# Aim of the exercise
The data below holds the lines to copy: everything from the line containing "bmesh.ops.translate(work, verts=work.verts, vec=-middle)" to the line containing "cad_parts[node].hide_render = cad_parts[node].hide_viewport", both ends included, set down exactly.

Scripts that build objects
* * * * * * * * *
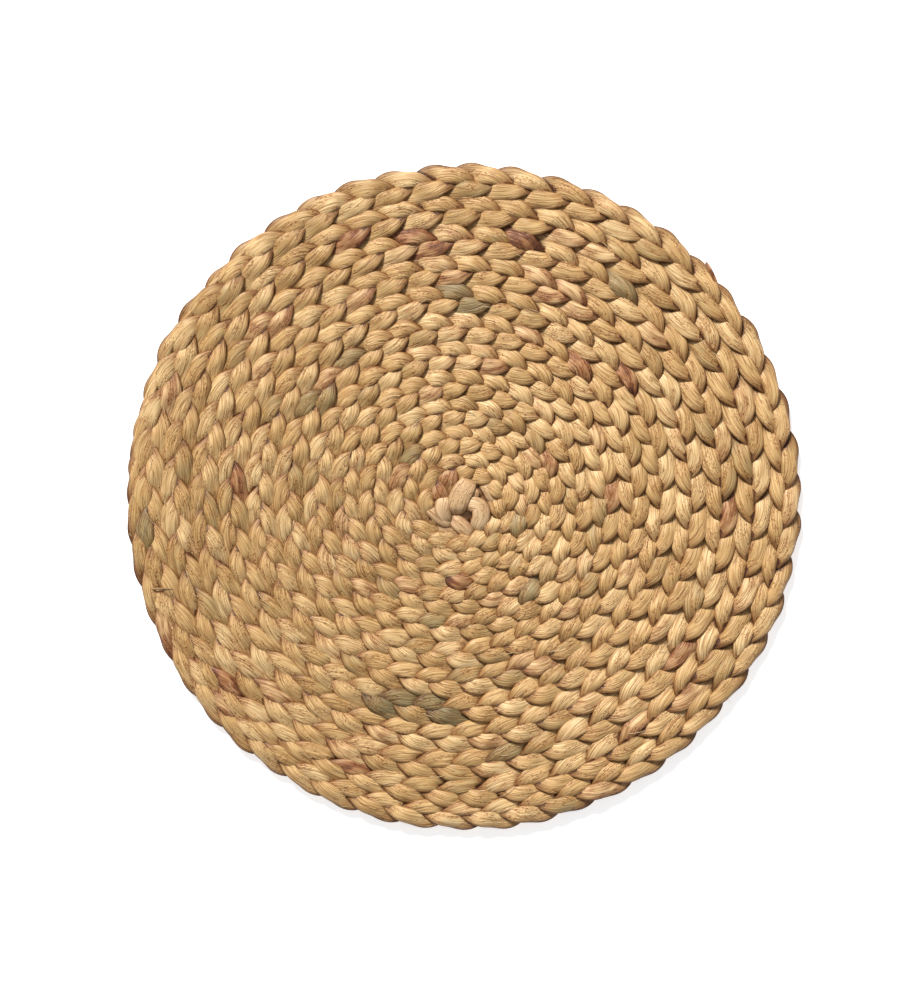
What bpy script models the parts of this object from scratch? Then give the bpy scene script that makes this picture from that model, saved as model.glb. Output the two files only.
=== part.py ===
"""Round placemat: one flat plait of three strands, wound into a spiral and sewn edge to edge.

The mat lies on the plane z = 0 with its origin under the middle of its outline. The plait
starts in the middle and winds outwards clockwise, seen from above. A place on it is given
by its turn, counted from the middle, and by how far across the plait it lies: -1 on the
inner valley, +1 on the outer one.
"""
import math

import bmesh
import bpy
from mathutils import Vector
from mathutils.geometry import delaunay_2d_cdt

# Driving dimensions of the mat, in metres and turns
RIM_RADIUS = 0.1903
RIM_OVAL = 0.0012
RIM_HEIGHT = 0.0046
FULL_THICKNESS = 0.0095
START_ANGLE = math.radians(54.0)
TURN_PITCH_AT_CENTRE = 0.0146
TURN_PITCH_GROWTH = 0.0135
PLAIT_STARTS = 0.70
TAIL_STARTS = 11.60
TAIL_ENDS = 11.80

# Where the last turn spreads inwards, just before its tail runs out
SPREAD_TURN = 11.47
SPREAD_REACH = 0.09
SPREAD_DEPTH = 0.0050

# The plait: spacing of the petals of one row, and how the outline bulges at each of them
PETAL_PITCH_AT_CENTRE = 0.0109
PETAL_PITCH_GROWTH = 0.065
SCALLOP_DEPTH = 0.0014
FULL_WIDTH = 0.010
RIM_MARGIN = 0.0026

# The turns sit a little off the middle of the outline: radius, shift to the right, shift up
DRIFT = (
    (0.000, 0.0015, -0.0030),
    (0.025, -0.0020, -0.0024),
    (0.055, -0.0058, -0.0014),
    (0.120, -0.0064, 0.0000),
    (0.165, -0.0044, 0.0010),
    (0.190, 0.0000, 0.0000),
)

# One petal of the plait: petal pitches along, share of the half width, height
CROWN = (
    (0.15, 0.74, 0.0086),
    (0.72, 0.40, 0.0095),
    (1.22, 0.04, 0.0079),
)
GROOVE = (
    (0.90, 0.62, 0.0070),
    (1.48, 0.24, 0.0074),
)
VALLEY = (0.32, 1.00, 0.0046)

# The folded start of the plait in the middle: three lobes and the dips between them
HUB = (
    (-0.0012, 0.0052, 0.0092),
    (-0.0034, -0.0010, 0.0095),
    (-0.0044, -0.0062, 0.0086),
    (0.0080, -0.0028, 0.0093),
    (0.0098, -0.0092, 0.0094),
    (0.0066, -0.0150, 0.0084),
    (-0.0125, -0.0030, 0.0084),
    (-0.0126, -0.0090, 0.0086),
    (0.0036, 0.0010, 0.0060),
    (0.0028, -0.0085, 0.0056),
    (-0.0088, -0.0058, 0.0058),
    (-0.0040, 0.0112, 0.0058),
    (0.0068, 0.0052, 0.0060),
    (-0.0060, -0.0128, 0.0058),
    (0.0018, -0.0168, 0.0060),
)

# The underside: flat lands with a shallow valley between the turns
UNDER_STEP = 0.0170
UNDER_STEPS_PER_TURN = 12
UNDER_LAND = 0.45
UNDER_VALLEY_HEIGHT = 0.0016
UNDER_RIM_MARGIN = 0.0030
UNDER_SHOULDER = 0.80
UNDER_SHOULDER_HEIGHT = 0.0010
UNDER_SHOULDER_MARGIN = 0.0017

STRAW = (0.60, 0.42, 0.20, 1.0)
STRAW_ROUGHNESS = 0.72


def smooth(share):
    """Ease from 0 to 1 with level ends."""
    share = min(max(share, 0.0), 1.0)
    return share * share * (3.0 - 2.0 * share)


def valley_radius(turn):
    """Radius of the valley on the inner side of the plait; the tail runs out at the rim."""
    scale = TURN_PITCH_AT_CENTRE / TURN_PITCH_GROWTH
    spiral = scale * (math.exp(TURN_PITCH_GROWTH * turn) - 1.0)
    spiral -= SPREAD_DEPTH * math.exp(-(((turn - SPREAD_TURN) / SPREAD_REACH) ** 2))
    fade = smooth((turn - TAIL_STARTS) / (TAIL_ENDS - TAIL_STARTS))
    return spiral + (RIM_RADIUS - spiral) * fade


def plait_width(turn):
    """Width of the plait from valley to valley."""
    return valley_radius(turn + 1.0) - valley_radius(turn)


def drift(radius):
    """Shift of the turns of this radius off the middle of the outline."""
    for (near, near_x, near_y), (far, far_x, far_y) in zip(DRIFT, DRIFT[1:]):
        if radius <= far:
            share = (radius - near) / (far - near)
            return near_x + (far_x - near_x) * share, near_y + (far_y - near_y) * share
    return DRIFT[-1][1], DRIFT[-1][2]


def place(turn, across, height):
    """Point of the mat at a turn of the spiral and a place across the plait."""
    radius = valley_radius(turn) + plait_width(turn) * (1.0 + across) / 2.0
    angle = START_ANGLE - math.tau * turn
    shift_x, shift_y = drift(radius)
    radius += RIM_OVAL * math.cos(2.0 * angle) * radius / RIM_RADIUS
    return Vector((shift_x + radius * math.cos(angle), shift_y + radius * math.sin(angle), height))


def petal_turns():
    """Turns at which the petals of one row start, one petal pitch apart along the plait."""
    turns = [PLAIT_STARTS]
    while turns[-1] < TAIL_ENDS + 0.1:
        radius = valley_radius(turns[-1] + 0.5)
        pitch = PETAL_PITCH_AT_CENTRE + PETAL_PITCH_GROWTH * radius
        turns.append(turns[-1] + pitch / (math.tau * radius))
    return turns


def turn_at(turns, petals):
    """Turn that lies a number of petals, whole or not, along the plait."""
    index = min(max(int(math.floor(petals)), 0), len(turns) - 2)
    share = petals - index
    return turns[index] + (turns[index + 1] - turns[index]) * share


def thinned(turn, height):
    """Height of the relief where the plait's tail is pinched narrow."""
    share = min(1.0, plait_width(turn) / FULL_WIDTH)
    return VALLEY[2] + (height - VALLEY[2]) * share


def rim_points(turns):
    """Outline of the mat: a bulge at each petal of the last turn and a notch after it."""
    points = []
    for index in range(len(turns) - 1):
        for along, depth in ((-0.12, 0.0), (0.12, 0.0), (VALLEY[0] + 0.06, SCALLOP_DEPTH)):
            turn = turn_at(turns, index + along)
            if TAIL_ENDS - 1.0 <= turn < TAIL_ENDS:
                edge = place(turn, 1.0, RIM_HEIGHT)
                inward = 1.0 - depth / RIM_RADIUS
                points.append(Vector((edge.x * inward, edge.y * inward, edge.z)))
    return points


def clears_rim(point, margin):
    """Whether a point is far enough inside the outline to be a corner of the relief."""
    angle = math.atan2(point.y, point.x)
    rim = RIM_RADIUS + RIM_OVAL * math.cos(2.0 * angle)
    return math.hypot(point.x, point.y) < rim - margin


def top_relief(turns):
    """Corners of the top and the ridges and grooves that tie them, petal by petal."""
    points = [Vector(row) for row in HUB]
    ties = []
    for index in range(len(turns) - 1):
        for side, lag in ((1.0, 0.0), (-1.0, 0.5)):
            crown = []
            for along, across, height in CROWN:
                turn = turn_at(turns, index + lag + along)
                if turn < TAIL_ENDS:
                    crown.append(place(turn, side * across, thinned(turn, height)))
            crown = [point for point in crown if clears_rim(point, RIM_MARGIN)]
            ties += [(len(points) + step, len(points) + step + 1) for step in range(len(crown) - 1)]
            points += crown
            for along, across, height in GROOVE:
                turn = turn_at(turns, index + lag + along)
                if turn < TAIL_ENDS:
                    point = place(turn, side * across, thinned(turn, height))
                    if clears_rim(point, RIM_MARGIN):
                        points.append(point)
        valley = place(turn_at(turns, index + VALLEY[0]), VALLEY[1], VALLEY[2])
        if clears_rim(valley, RIM_MARGIN):
            points.append(valley)
    return points, ties


def under_relief():
    """Corners of the underside: two lines of land to each turn and the valley beside them."""
    points = [Vector((0.0, 0.0, 0.0))]
    ties = []
    turn = PLAIT_STARTS
    last_valley = None
    while turn < TAIL_ENDS:
        for across in (-UNDER_LAND, UNDER_LAND):
            point = place(turn, across, 0.0)
            if clears_rim(point, UNDER_RIM_MARGIN):
                points.append(point)
        valley = place(turn, 1.0, UNDER_VALLEY_HEIGHT)
        if clears_rim(valley, UNDER_RIM_MARGIN):
            points.append(valley)
            if last_valley is not None:
                ties.append((last_valley, len(points) - 1))
            last_valley = len(points) - 1
        elif plait_width(turn) > FULL_WIDTH:
            shoulder = place(turn, UNDER_SHOULDER, UNDER_SHOULDER_HEIGHT)
            if clears_rim(shoulder, UNDER_SHOULDER_MARGIN):
                points.append(shoulder)
        radius = valley_radius(turn + 0.5)
        turn += min(UNDER_STEP / (math.tau * radius), 1.0 / UNDER_STEPS_PER_TURN)
    return points, ties


def add_sheet(work, rim, rim_verts, points, ties, facing_up):
    """Triangulate one side of the mat inside the outline and add it to the mesh."""
    flat = [corner.to_2d() for corner in rim] + [point.to_2d() for point in points]
    outline = list(range(len(rim)))
    edges = [(first + len(rim), second + len(rim)) for first, second in ties]
    spots, _, faces, origins, _, _ = delaunay_2d_cdt(flat, edges, [outline], 1, 1.0e-6)
    verts = []
    for spot, origin in zip(spots, origins):
        if origin and origin[0] < len(rim):
            verts.append(rim_verts[origin[0]])
        else:
            height = points[origin[0] - len(rim)].z if origin else FULL_THICKNESS
            verts.append(work.verts.new((spot.x, spot.y, height)))
    for face in faces:
        corners = [verts[index] for index in face]
        work.faces.new(corners if facing_up else corners[::-1])


def straw_material():
    """Dried golden stalk."""
    material = bpy.data.materials.new("straw_stalk")
    material.use_nodes = True
    shader = material.node_tree.nodes["Principled BSDF"]
    shader.inputs["Base Color"].default_value = STRAW
    shader.inputs["Roughness"].default_value = STRAW_ROUGHNESS
    shader.inputs["Metallic"].default_value = 0.0
    return material


def build_mat(collection):
    """The whole plait, wound and sewn, as one solid."""
    turns = petal_turns()
    rim = rim_points(turns)
    middle_x = (max(point.x for point in rim) + min(point.x for point in rim)) / 2.0
    middle_y = (max(point.y for point in rim) + min(point.y for point in rim)) / 2.0
    middle = Vector((middle_x, middle_y, 0.0))
    work = bmesh.new()
    rim_verts = [work.verts.new(point) for point in rim]
    for relief, facing_up in ((top_relief(turns), True), (under_relief(), False)):
        points, ties = relief
        add_sheet(work, rim, rim_verts, points, ties, facing_up)
    bmesh.ops.translate(work, verts=work.verts, vec=-middle)
    bmesh.ops.recalc_face_normals(work, faces=work.faces)
    mesh = bpy.data.meshes.new("plaited_coil")
    work.to_mesh(mesh)
    work.free()
    mesh.materials.append(straw_material())
    coil = bpy.data.objects.new("plaited_coil", mesh)
    collection.objects.link(coil)
    return coil


for old in list(bpy.data.objects):
    bpy.data.objects.remove(old, do_unlink=True)
mat_collection = bpy.data.collections.new("placemat")
bpy.context.scene.collection.children.link(mat_collection)
build_mat(mat_collection)
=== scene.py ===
"""Round placemat of dried stalk: a three-strand plait wound into a spiral and sewn edge to edge.

Metres throughout, +Z up, the underside on the plane z = 0. The plait winds outwards
clockwise, seen from above. A place along it is counted in petals of one row.
"""

import math

import bmesh
import bpy
import numpy as np
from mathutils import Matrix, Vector


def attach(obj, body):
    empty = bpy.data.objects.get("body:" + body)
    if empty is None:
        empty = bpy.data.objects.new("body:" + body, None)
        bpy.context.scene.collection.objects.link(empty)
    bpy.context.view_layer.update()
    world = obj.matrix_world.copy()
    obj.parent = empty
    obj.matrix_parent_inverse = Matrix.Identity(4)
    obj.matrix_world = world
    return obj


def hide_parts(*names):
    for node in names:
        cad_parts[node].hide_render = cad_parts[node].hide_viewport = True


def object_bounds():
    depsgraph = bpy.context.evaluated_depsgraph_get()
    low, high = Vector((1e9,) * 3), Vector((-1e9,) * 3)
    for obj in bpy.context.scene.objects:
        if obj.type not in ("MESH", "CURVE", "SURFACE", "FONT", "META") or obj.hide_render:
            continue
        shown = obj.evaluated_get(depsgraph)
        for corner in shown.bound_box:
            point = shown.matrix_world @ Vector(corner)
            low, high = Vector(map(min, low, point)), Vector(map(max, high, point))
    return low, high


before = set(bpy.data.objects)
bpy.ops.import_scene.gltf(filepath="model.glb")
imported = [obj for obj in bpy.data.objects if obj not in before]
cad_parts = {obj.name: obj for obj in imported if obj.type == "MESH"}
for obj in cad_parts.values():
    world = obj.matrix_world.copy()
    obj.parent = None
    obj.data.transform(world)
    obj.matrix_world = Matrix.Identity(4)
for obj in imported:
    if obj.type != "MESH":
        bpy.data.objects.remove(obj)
cad_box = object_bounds()
scene = bpy.context.scene

# Table, light and camera
# The mat lies on a plain white table and is looked at from straight above, through a long
# lens. A broad soft light comes from beyond the mat, a little to the left.
VIEW_HEIGHT = 0.570
LENS = 100.0
SENSOR = 36.0
MAT_RIGHT_OF_MIDDLE = 0.0083
MAT_ABOVE_MIDDLE = 0.0017

camera_data = bpy.data.cameras.new("camera")
camera_data.lens = LENS
camera_data.sensor_width = SENSOR
camera = bpy.data.objects.new("camera", camera_data)
scene.collection.objects.link(camera)
camera_height = VIEW_HEIGHT * LENS / SENSOR + cad_box[1][2] / 2.0
camera.location = (-MAT_RIGHT_OF_MIDDLE, -MAT_ABOVE_MIDDLE, camera_height)
scene.camera = camera

TABLE_HALF = 1.6
TABLE_DROP = 0.0006
TABLE_WHITE = (0.93, 0.93, 0.935, 1.0)
TABLE_ROUGHNESS = 0.9
TABLE_GLOW = 0.60
table_mesh = bpy.data.meshes.new("table_top")
table_corners = [(-1, -1), (1, -1), (1, 1), (-1, 1)]
table_points = [(x * TABLE_HALF, y * TABLE_HALF, -TABLE_DROP) for x, y in table_corners]
table_mesh.from_pydata(table_points, [], [(0, 1, 2, 3)])
table = bpy.data.objects.new("table_top", table_mesh)
scene.collection.objects.link(table)
paint = bpy.data.materials.new("white_table")
paint.use_nodes = True
paint_shader = paint.node_tree.nodes["Principled BSDF"]
paint_shader.inputs["Base Color"].default_value = TABLE_WHITE
paint_shader.inputs["Roughness"].default_value = TABLE_ROUGHNESS
paint_shader.inputs["Specular IOR Level"].default_value = 0.0
paint_shader.inputs["Emission Color"].default_value = (1.0, 1.0, 1.0, 1.0)
paint_shader.inputs["Emission Strength"].default_value = TABLE_GLOW
table_mesh.materials.append(paint)

SKY_COLOUR = (0.97, 0.985, 1.0, 1.0)
SKY_STRENGTH = 0.36
world = bpy.data.worlds.new("studio")
world.use_nodes = True
world.node_tree.nodes["Background"].inputs["Color"].default_value = SKY_COLOUR
world.node_tree.nodes["Background"].inputs["Strength"].default_value = SKY_STRENGTH
scene.world = world

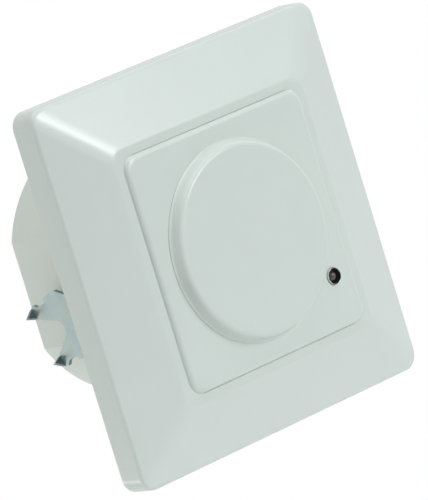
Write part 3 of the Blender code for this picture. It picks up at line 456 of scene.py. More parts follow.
def lathe(profile, steps, at=(0.0, 0.0)):
    """Turns a profile that starts and ends on the axis."""
    mesh = skin(turned_loops(profile, steps, at), caps=False)
    bmesh.ops.remove_doubles(mesh, verts=mesh.verts, dist=MERGE)
    bmesh.ops.recalc_face_normals(mesh, faces=mesh.faces)
    return mesh


def ring_lathe(profile, steps, at=(0.0, 0.0)):
    """Turns a closed outline that stays clear of the axis."""
    return skin(turned_loops(profile, steps, at), closed=True)


def rod(radius, low, high, at=(0.0, 0.0), steps=48):
    """A round bar between two heights in front of the wall."""
    return lathe([(0.0, low), (radius, low), (radius, high), (0.0, high)], steps, at)


def tool(mesh):
    """A piece that carve uses up."""
    return make_piece("tool", mesh)


# ---------------------------------------------------------------- cover frame

FRAME_LOW, FRAME_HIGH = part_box("cover_frame")
FRAME_HALF = FRAME_HIGH.x
FRAME_FRONT = -FRAME_LOW.y
FRAME_REAR = -FRAME_HIGH.y
FRAME_SHOULDER = 6.24 * MM
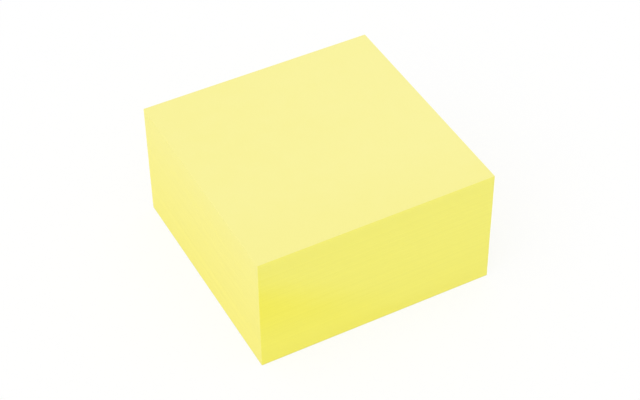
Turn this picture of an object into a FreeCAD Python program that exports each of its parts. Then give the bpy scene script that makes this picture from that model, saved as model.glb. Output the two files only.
* * * * * * * * *
# Solution to this problem
    bmesh.ops.translate(work, verts=work.verts, vec=-middle)
    bmesh.ops.recalc_face_normals(work, faces=work.faces)
    mesh = bpy.data.meshes.new("plaited_coil")
    work.to_mesh(mesh)
    work.free()
    mesh.materials.append(straw_material())
    coil = bpy.data.objects.new("plaited_coil", mesh)
    collection.objects.link(coil)
    return coil


for old in list(bpy.data.objects):
    bpy.data.objects.remove(old, do_unlink=True)
mat_collection = bpy.data.collections.new("placemat")
bpy.context.scene.collection.children.link(mat_collection)
build_mat(mat_collection)
=== scene.py ===
"""Round placemat of dried stalk: a three-strand plait wound into a spiral and sewn edge to edge.

Metres throughout, +Z up, the underside on the plane z = 0. The plait winds outwards
clockwise, seen from above. A place along it is counted in petals of one row.
"""

import math

import bmesh
import bpy
import numpy as np
from mathutils import Matrix, Vector


def attach(obj, body):
    empty = bpy.data.objects.get("body:" + body)
    if empty is None:
        empty = bpy.data.objects.new("body:" + body, None)
        bpy.context.scene.collection.objects.link(empty)
    bpy.context.view_layer.update()
    world = obj.matrix_world.copy()
    obj.parent = empty
    obj.matrix_parent_inverse = Matrix.Identity(4)
    obj.matrix_world = world
    return obj


def hide_parts(*names):
    for node in names:
        cad_parts[node].hide_render = cad_parts[node].hide_viewport = True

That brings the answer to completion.